BRIEF DESCRIPTION OF THE DRAWINGS
[0028] These and other features and advantages of the present
invention will be appreciated and understood with reference to the
specification, claims, and appended drawings wherein:
[0029] FIG. 1A is a block diagram of a host connected to a solid
state drive, according to an embodiment of the present
invention;
[0030] FIG. 1B is a block diagram of a plurality of physical pages
in a physical block, according to an embodiment of the present
invention;
[0031] FIG. 2 is a flowchart of a method for storing a data item,
according to an embodiment of the present invention;
[0032] FIG. 3 is a diagram of a 16-bit unsigned integer, according
to an embodiment of the present invention; and
[0033] FIG. 4 is a block diagram of a host connected to a solid
state drive, according to an embodiment of the present
invention.
DETAILED DESCRIPTION
[0034] The detailed description set forth below in connection with
the appended drawings is intended as a description of exemplary
embodiments of an improvement of solid state drive (SSD)

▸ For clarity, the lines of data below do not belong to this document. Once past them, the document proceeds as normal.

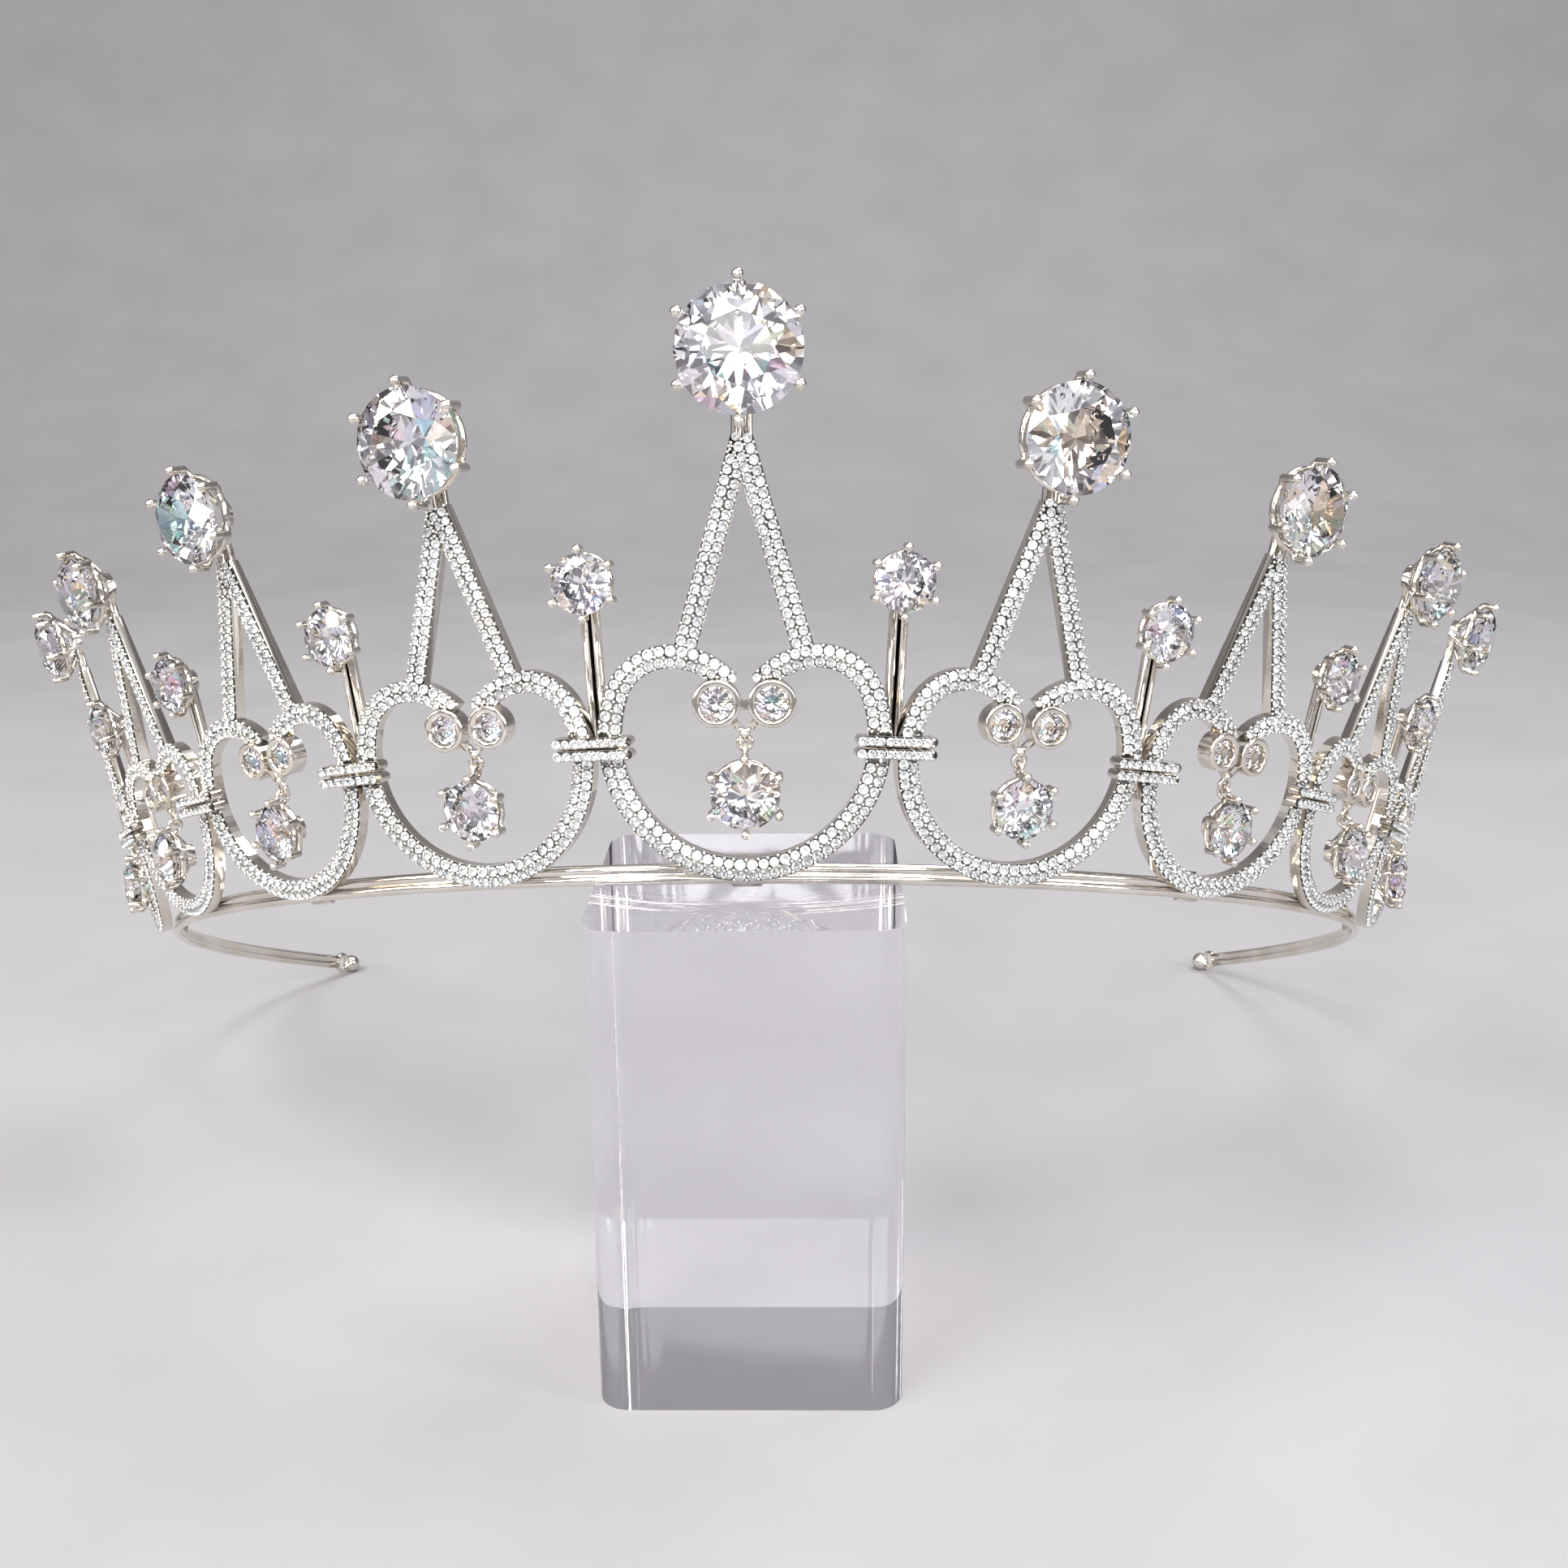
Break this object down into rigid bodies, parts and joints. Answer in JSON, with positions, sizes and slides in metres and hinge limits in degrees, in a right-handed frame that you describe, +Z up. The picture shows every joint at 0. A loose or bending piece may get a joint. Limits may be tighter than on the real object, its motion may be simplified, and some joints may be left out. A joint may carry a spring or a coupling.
{
  "type": "bridal crown on display block",
  "caption": "Open bridal crown of tall graduated paved hoop motifs with round claw-set stones and small hanging drops, leaning on a clear square display block.",
  "frame": {"origin": "middle of the display block's foot, on the surface it stands on", "axes": "+X to the viewer's right across the crown, -Y towards the viewer in front of the crown, +Z up"},
  "size_m": [0.184, 0.1184, 0.1079],
  "materials": {
    "silver_metal": "polished rhodium plate",
    "clear_stone": "faceted, polished",
    "clear_block": "clear, polished"
  },
  "bodies": {
    "root": {"block": "clear_block", "base_band": "silver_metal", "motif_1": "silver_metal", "motif_2": "silver_metal", "motif_3": "silver_metal", "motif_4": "silver_metal", "motif_5": "silver_metal", "motif_6": "silver_metal", "motif_7": "silver_metal", "motif_8": "silver_metal", "motif_9": "silver_metal", "stem_1": "silver_metal", "stem_2": "silver_metal", "stem_3": "silver_metal", "stem_4": "silver_metal", "stem_5": "silver_metal", "stem_6": "silver_metal", "stem_7": "silver_metal", "stem_8": "silver_metal", "tie_bars": "silver_metal", "drop_1": "silver_metal", "drop_2": "silver_metal", "drop_3": "silver_metal", "drop_4": "silver_metal", "drop_5": "silver_metal", "drop_6": "silver_metal", "drop_7": "silver_metal", "drop_8": "silver_metal", "drop_9": "silver_metal", "crown_stone_1": "clear_stone", "crown_stone_2": "clear_stone", "crown_stone_3": "clear_stone", "crown_stone_4": "clear_stone", "crown_stone_5": "clear_stone", "crown_stone_6": "clear_stone", "crown_stone_7": "clear_stone", "crown_stone_8": "clear_stone", "crown_stone_9": "clear_stone", "top_stone_1": "clear_stone", "top_stone_2": "clear_stone", "top_stone_3": "clear_stone", "top_stone_4": "clear_stone", "top_stone_5": "clear_stone", "top_stone_6": "clear_stone", "top_stone_7": "clear_stone", "top_stone_8": "clear_stone", "drop_stone_1": "clear_stone", "drop_stone_2": "clear_stone", "drop_stone_3": "clear_stone", "drop_stone_4": "clear_stone", "drop_stone_5": "clear_stone", "drop_stone_6": "clear_stone", "drop_stone_7": "clear_stone", "drop_stone_8": "clear_stone", "drop_stone_9": "clear_stone", "bezel_stones": "clear_stone"}
  },
  "joints": []
}
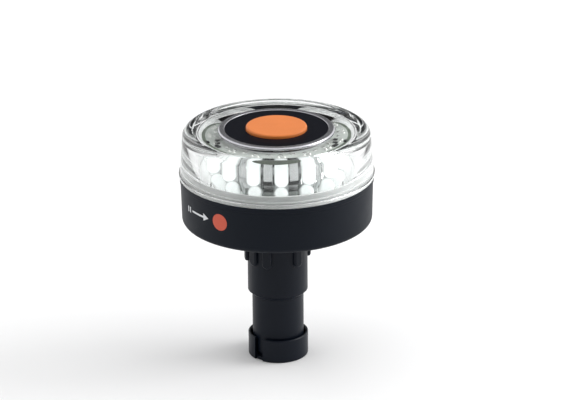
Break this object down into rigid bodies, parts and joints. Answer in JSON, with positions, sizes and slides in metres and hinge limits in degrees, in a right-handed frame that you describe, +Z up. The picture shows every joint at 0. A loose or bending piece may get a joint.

performance and endurance provided in accordance with the present
invention and is not intended to represent the only foul's in which
the present invention may be constructed or utilized. The
description sets forth the features of the present invention in
connection with the illustrated embodiments. It is to be
understood, however, that the same or equivalent functions and
structures may be accomplished by different embodiments that are
also intended to be encompassed within the spirit and scope of the
invention. As denoted elsewhere herein, like element numbers are
intended to indicate like elements or features.
[0035] Referring to FIG. 1A, in one embodiment a host 100 is
connected to a solid state drive (SSD) 105, and uses the solid
state drive 105 for persistent storage. The solid state drive 105
may be a self-contained unit in an enclosure configured to provide
persistent storage. It may be connected to the host 100 through a
storage interface, e.g., through a connector and a protocol
customarily used by a host 100 for storage operations. The
connector and protocol may conform to, for example, Serial Advanced
Technology Attachment (SATA), Fibre Channel, Serial Attached SCSI
(SAS), Non Volatile Memory Express (NVMe), or to a more
general-purpose interface such as Ethernet or Universal Serial Bus
(USB). A flash memory 125 in the solid state drive 105 may be
organized into physical blocks 110 (or "flash blocks" or "erase
blocks") and physical pages 120 (FIG. 1B is a block diagram of a
plurality of physical pages 120 in a physical block 110). A
physical block 110 may be the smallest unit of memory that is
erasable in one operation, and a physical page 120 may be the
smallest unit of memory that can be written in one operation. Each
physical block 110 may include a plurality of physical pages 120.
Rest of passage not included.